In April, the federal authorities officially ended the counter-terrorist operation in Chechnya after ten years, but were soon forced to launch smaller counter-insurgency operations in a number of districts in the republic because of ongoing insurgent activity.
Federal and local officials in the North Caucasus have indeed reported some successes in recent battles with Islamic militants in the region. Ingushetia’s Interior Minister Ruslan Meiriev claimed on July 14 that more than 40 militants had been killed or detained in operations along the Chechen-Ingush administrative border. Meiriev said a number of militants were still hiding in the mountainous border region. "They are scattered and divided like never before," he said, adding that the rebels are too weak to carry out "large-scale subversive or terrorist acts" (RIA Novosti, July 14).
Chechen interior ministry forces reportedly killed four militants in a shootout in the republic’s Achkhoi-Martan district on July 11 and another three during a gun battle in the Chechen capital Grozny. The battle in Achkhoi-Martan took place in a woods five kilometers from the village of Bamut and none of the Chechen interior ministry servicemen involved in the fighting were killed or wounded. The incident in Grozny took place when police stopped an automobile and its occupants opened fire on them. Three of the gunmen were killed while there were no losses among the police, who afterwards discovered two Kalashnikovs and a grenade in the vehicle (www.newsru.com, July 12). On July 12, two militants were reportedly killed when they resisted arrest in Chechnya’s Urus-Martan district. That same day, three suspected militants were killed in a shootout with police in Chechnya’s Shali district (www.newsru.com, July 15).

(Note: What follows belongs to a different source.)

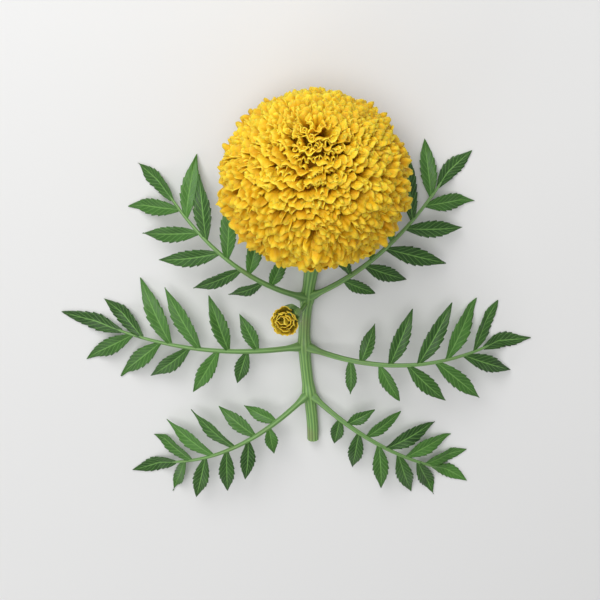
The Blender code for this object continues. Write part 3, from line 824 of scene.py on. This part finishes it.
# %% Grow the stem
STEM_STEPS = 90
stem_stops = [STEM_LENGTH * k / STEM_STEPS for k in range(STEM_STEPS + 1)]
stem_radii = [stem_radius(distance) for distance in stem_stops]
stem_path = path_object("stem_path", [stem_centre(distance) for distance in stem_stops], stem_radii)
stem = grow("stem_stalk", stalk_tree, path=stem_path, sides=66, ribs=11, rib_depth=0.08, finish=stem_skin)
stem.data.set_sharp_from_angle(angle=math.radians(60))
belongs(stem, "stem", "stem")

# %% [markdown]
# Where a stem is cut, its inside shows: wet, pale pith, a ring of darker vein bundles near the outside, and
# the green skin round that. The rings are drawn from the distance to the middle of the cut, on the cap that
# the sweep has closed the stem with.

# %% Cut end


def cut_finish(name, middle, radius):
    """Freshly cut marigold stem: wet pale pith inside a ring of vein bundles and a green skin."""
    made, tree, shader = new_finish(name, {
        "Roughness": 0.3,
        "Subsurface Weight": 0.2,
        "Subsurface Scale": 1.0 * MM,
    })
    spots = add(tree, "ShaderNodeTexCoord").outputs["Object"]
    far = add(tree, VECTOR_MATH, [spots, tuple(middle)], operation="DISTANCE").outputs["Value"]
    share = add(tree, MATH, [far, radius], operation="DIVIDE")
    cells = add(tree, "ShaderNodeTexVoronoi", {"Vector": spots, "Scale": 1 / (0.6 * MM)})
    ragged = add(tree, MATH, [cells, 0.12, share], operation="MULTIPLY_ADD")
    rings = add(tree, "ShaderNodeValToRGB", [ragged])
    ramp = rings.color_ramp
    ramp.elements[0].position, ramp.elements[0].color = 0.50, linear("#D5DBAE")
    ramp.elements[1].position, ramp.elements[1].color = 1.0, linear("#5E8A45")
    ramp.elements.new(0.74).color = linear("#B9C98A")
    ramp.elements.new(0.84).color = linear("#7D9C58")
    tree.links.new(rings.outputs["Color"], shader.inputs["Base Color"])
    bump = add(tree, "ShaderNodeBump", {"Strength": 0.5, "Distance": 0.15 * MM, "Height": cells})
    tree.links.new(bump.outputs["Normal"], shader.inputs["Normal"])
    return made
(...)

These reports, if true, mean that a total of 12 militants were killed in Chechnya in the two day period of July 11-12.
Meanwhile, the FSB branch in Dagestan reported that five suspected rebels were killed in the city of Khasavyurt on July 12. The incident took place after FSB personnel stopped a car with five suspected militants and asked them to surrender: the car’s occupants instead opened fire and were killed in the ensuing shootout. An anonymous FSB official reported that four automatic rifles and a large quantity of ammunition and explosives were found in the vehicle. The source told Interfax that three of the slain suspected militants had been identified as Rustam Shaipov, Abubakar Ammaev and Arsen Dzhumaliev, and that all three were wanted for terrorist activities, including attacks on law-enforcement personnel (www.kavkaz-uzel.ru, July 12).
Still, these reported military successes have apparently had little effect in thwarting fresh rebel attacks in the region. Two people were killed in Ingushetia’s Nazran district today when unidentified gunmen fired on a car being driven by a bailiff, Akhmed Yevloev, on the Kavkaz federal highway near the village of Barsuki. Yevloev’s brother Dekkhan, who is also a bailiff, was in the car, along with a young female relative and a child. Dekkhan Yevloev and the woman were killed in the attack, while Akhmed Yevloev and the child were wounded and hospitalized (www.newsru.com, July 15).
In Chechnya, two policeman and two interior ministry servicemen were killed in fighting near the village of Kirov-Yurt in the Vedeno district on July 14. The battle involved local policemen and servicemen from the interior ministry’s Yug battalion, on the one hand, and a group of militants numbering up to 15, on the other. In addition to the two local policemen and two interior ministry servicemen killed, two other policemen, three additional interior ministry servicemen and an OMON special tasks police officer from Irkutsk Oblast were wounded in the shootout (www.newsru.com, July 15).